If you’re an up-and-coming musician who wants to succeed in the industry, it’s important to know that the decisions you make at the beginning will influence what happens in your career later on. It isn’t just about money, although that’s one of the primary considerations; it’s also about how much control you’ll have over your artistic endeavors, creative output, and much more.
When you’re working on getting your music published, one of the first steps you’ll need to take is to find the right music producer; it could even be an online music producer from a site like Tunedly. You need to find someone who’ll be able to make your vision come to life, as well as give you honest feedback as you work out the details together. Recording and producing your music is just the beginning of the process, though; to publish it, you’ll have to decide whether doing it yourself is the right choice, or whether you should find a music publishing company.
Self-publishing music vs. using a publishing company: is one better than the other?
There are some advantages – as well as disadvantages – for either option. When making the decision for yourself, it will mainly boil down to your own preferences. In other words, neither option is necessarily better than the other over the long term, although experts do tend to recommend self-publishing music for musicians who are just getting started.
Comparing self-publishing music with using a publishing company
For every advantage, there’s a trade-off that makes the other option suddenly seem more appealing. Which one is best? You’ll have to decide that for yourself.
You’ll get more money by self-publishing.
The industry standard for music publishers is that they get 50% of the royalties. If that seems high, that’s probably because it is. This means that no matter how successful you become as an artist, you’ll be handing over 50% of the royalties to your music publisher. Publish your music yourself, though, and you’ll be able to keep 100% of the royalties.
Publishing companies will take care of promotion for you.
If you decide to self-publish your music, you’re essentially gambling on the fact that you’ll be able to get your name out there just as effectively as a music publishing company. For many artists, the steep cut in their royalties is worth the time and effort that a publishing company spends to promote their music. After all, there’s no point in trying to build a music career if nobody ends up hearing about it. If you aren’t prepared to go above and beyond to promote your own music, a publishing company might be a better fit for you.
Self-publishing gives you more control over your music and brand.
It’s safe to assume that you want people to listen to your music. The question is, which people do you want your music to be marketed to? Depending on what’s in your contract, a music publishing company could license your songs for use on anything they wanted, from music that’s played on a popular radio station to the backing song for dog diaper ads. If you’ve retained control over your content by going the self-publishing route, though, you’d be able to decide more or less where your music gets played. This is about more than just building a fanbase; it’s also about shaping your brand to project the right image.

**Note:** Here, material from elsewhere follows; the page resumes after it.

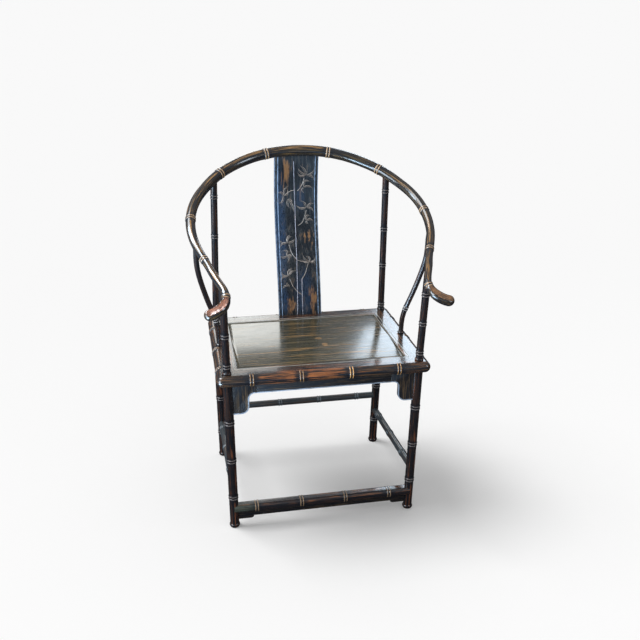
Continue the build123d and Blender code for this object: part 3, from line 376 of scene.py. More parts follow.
RAIL_LOOK = {
    "brown": color(0.050, 0.034, 0.015), "rubbed": color(0.23, 0.120, 0.042), "brown_share": 0.8,
    "rubbed_share": 0.12, "top_wear": 0.50, "ring": color(0.50, 0.31, 0.16), "ring_share": 0.75,
    "halo": 20 * MM, "grain": (300.0, 12.0), "roughness": (0.13, 0.28), "coat": 0.8, "relief": 0.05 * MM,
    "worn": color(0.34, 0.135, 0.080), "worn_dark": color(0.060, 0.026, 0.018),
}
FINISHES = {
    "rail": lacquer("rail_lacquer", **RAIL_LOOK),
    "right_arm": lacquer(
        "right_arm_lacquer",
        **{**RAIL_LOOK, "worn": color(0.26, 0.125, 0.050), "worn_dark": color(0.035, 0.020, 0.014)}),
    "brace": lacquer(
        "brace_lacquer", ring=color(0.62, 0.60, 0.60), ring_share=0.7, ring_width=1.6 * MM, rubbed_share=0.30,
        rubbed=color(0.10, 0.042, 0.024), grain=(300.0, 14.0), roughness=(0.16, 0.26), coat=1.0),
    "post": lacquer(
        "post_lacquer", ring=color(0.32, 0.27, 0.25), ring_share=0.55, ring_width=1.3 * MM, rubbed_share=0.48,
        rubbed=color(0.135, 0.046, 0.022), grain=(300.0, 14.0), halo=18 * MM, roughness=(0.20, 0.32),
        coat=0.3),
    "stretcher": lacquer(
        # painted sheen: the stretchers' dark ground is a lighter grey, standing for light from above
        "stretcher_lacquer", dark=color(0.026, 0.032, 0.035), ring=color(0.22, 0.23, 0.24), ring_share=0.4,
        ring_width=1.4 * MM, rubbed_share=0.12, top_wear=0.2, rubbed=color(0.10, 0.075, 0.055), halo=12 * MM,
        roughness=(0.26, 0.42)),
    "foot_rail": lacquer(
        "foot_rail_lacquer", ring=color(0.50, 0.33, 0.19), ring_share=0.55, rubbed_share=0.26, top_wear=0.45,
        ring_width=1.6 * MM, rubbed=color(0.21, 0.082, 0.034), grain=(420.0, 12.0), coat=0.9,
        # a painted greenish-grey sheen at the rail's left end, on faces towards the front and up
        tint=color(0.05, 0.06, 0.045), tints=((FOOT_RAIL_END, (0.075, 0.05, 0.05), 1.0),),
        lines_face=(0.0, -0.8, 0.6)),
    "frame": lacquer(
        "frame_lacquer", brown=color(0.075, 0.042, 0.019), top_wear=0.08, rubbed_share=0.28, brown_share=0.85,
        rubbed=color(0.27, 0.088, 0.026), ring=color(0.66, 0.34, 0.11), ring_share=0.35, ring_width=1.6 * MM,
        grain=(420.0, 12.0), roughness=(0.16, 0.32), coat=0.7,
        places=((on_front_edge(-75), (0.19, 0.05, 0.05), 0.46),
                (on_front_edge(-30), (0.12, 0.03, 0.02), 0.24)),
        bright_rings=((on_front_edge(EDGE_NODES[2]), (0.05, 0.05, 0.05), 0.50),
                      (on_front_edge(EDGE_NODES[3]), (0.05, 0.05, 0.05), 0.15)),
        # the incised line and the inner edge take a painted highlight, partly real wear
        lines=((FRAME_WIDTH - FRAME_LINE_INSET - EDGE_RADIUS, 2.0 * MM),
               (FRAME_WIDTH - EDGE_RADIUS, 1.8 * MM)),
        line=color(0.34, 0.33, 0.29), line_share=0.85),
    "panel": lacquer(
        "panel_lacquer", dark=color(0.026, 0.025, 0.016), brown=color(0.080, 0.062, 0.033),
        rubbed=color(0.26, 0.140, 0.052), brown_share=0.9, top_wear=0.26, rubbed_share=0.08, rubbed_most=0.75,
        grain=(150.0, 7.0), roughness=(0.14, 0.30), coat=0.5, relief=0.03 * MM,
        places=((on_panel(-62, 8), (0.034, 0.012, 0.03), 0.5),
                (on_panel(20, 5), (0.016, 0.012, 0.03), 0.9),
                (on_panel(30, -40), (0.013, 0.016, 0.03), 0.9),
                (on_panel(-60, -115), (0.05, 0.010, 0.03), 0.4))),
    "splat": lacquer(
        "splat_lacquer", dark=color(0.007, 0.009, 0.012), brown=color(0.026, 0.031, 0.034),
        rubbed=color(0.23, 0.110, 0.042), brown_share=0.9, top_wear=0.0, rubbed_share=0.05, rubbed_most=0.75,
        grain=(150.0, 12.0), tint=color(0.012, 0.034, 0.078),
        # painted bluish sheen, a painted reflection, on the splat's front
        tints=((on_board(-52, 250), (0.024, THROUGH, 0.25), 0.9),
               (on_board(14, 62), (0.040, THROUGH, 0.11), 0.6),
               (on_board(12, 352), (0.020, THROUGH, 0.05), 0.5),
               (on_board(-50, 40), (0.020, THROUGH, 0.06), 0.9)),
        places=((on_board(-33, 431), (0.020, THROUGH, 0.070), 0.55),
                (on_board(-30, 31), (0.024, THROUGH, 0.034), 0.85),
                (on_board(42, 45), (0.018, THROUGH, 0.065), 0.85),
                (on_board(32, 231), (0.026, THROUGH, 0.045), 0.45)),
        # painted bluish highlight lines on the bead and the rim
        lines=((SPLAT_BEAD_AT, 1.5 * MM), (SPLAT_RIM_AT, 1.3 * MM)), lines_face=FRONT,
        line=color(0.30, 0.42, 0.62), line_share=0.8),
    # the carving's crests take a painted highlight in the line colour, partly real wear
    "carving": lacquer(
        "carving_lacquer", dark=color(0.010, 0.013, 0.017), brown=color(0.035, 0.030, 0.030), brown_share=0.7,
        rubbed_share=0.1, top_wear=0.0, line=color(0.62, 0.52, 0.45), line_share=0.95, relief=0.03 * MM,
        coat=0.3),
    # the culm's crest is a lilac-white painted highlight
    "culm": lacquer(
        "culm_lacquer", dark=color(0.012, 0.015, 0.022), brown=color(0.035, 0.030, 0.036), rubbed_share=0.1,
        top_wear=0.0, line=color(0.44, 0.42, 0.52), line_share=0.8, relief=0.03 * MM, coat=0.5),
    # the bead crests of the aprons and spandrels take a bluish painted highlight
    "apron": lacquer("apron_lacquer", brown=color(0.050, 0.032, 0.016), rubbed_share=0.22, top_wear=0.2,
                     rubbed=color(0.11, 0.068, 0.035), line=color(0.36, 0.42, 0.52)),
    "bare_wood": lacquer("bare_wood", dark=color(0.030, 0.018, 0.010), brown=color(0.12, 0.06, 0.03),
                         rubbed=color(0.2, 0.11, 0.05), brown_share=0.9, coat=0.0, roughness=(0.5, 0.7)),
}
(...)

Will you be the musician who’s known and loved by the people who appreciate your music, or are you just trying to sell your songs to whoever’s interested? Either approach is completely legitimate, but it’s a decision that should be made very early on in the process. Otherwise, a few bad choices at the beginning could hurt your career and make it harder to achieve your end goals.
Publishing companies take the admin work off your hands.
From registering your songs to drafting license agreements, publishing music takes a lot of work. Not only in terms of actually performing the necessary tasks, but also in terms of knowing the legal requirements for each one. There’s a lot of background knowledge involved, and that’s a steep learning curve for someone who’s new to the industry.
Music publishing FAQ
Publishing music – whether you’re doing it on your own or using a publisher – involves a lot of moving parts. Not only do you have to decide between countless options, but you also have to figure out what the options are in the first place. With that in mind, here are a few frequently asked questions about music publishing.
Will I have to tour in order to generate interest?
That depends. If you’re both the composer and the performing artist, then the answer is probably yes. The competition is fierce if you want to rise above all the other new musicians, and if you don’t go on the road to promote yourself, you’ll be missing out on a lot of opportunities to generate interest. However, if you decide to focus on songwriting and leave the promoting and touring to someone else, you could reasonably expect to skip the need for touring altogether.
How important is networking?
In a nutshell, networking is everything. Making those key connections can give a new musician’s career a real boost – and it’s also why so many musicians opt to use a music publishing company that already has an extensive network. Without this, it’s up to you to make your own connections. It’s possible, but it takes a ton of work, motivation, and persistence.
Do I have to sign over exclusive rights to whatever publishing company I use?
Not at all! You can even publish a single song with a publishing company. Unless you actually want to, there’s no need to sign over the rights to all your existing songs, much less for songs that are written in the future.
Publishing your own music is a journey, whether you’re taking care of it on your own or using a music publishing company. One thing is for sure, though – if you’re in it for the long haul, it’ll be well worth the effort.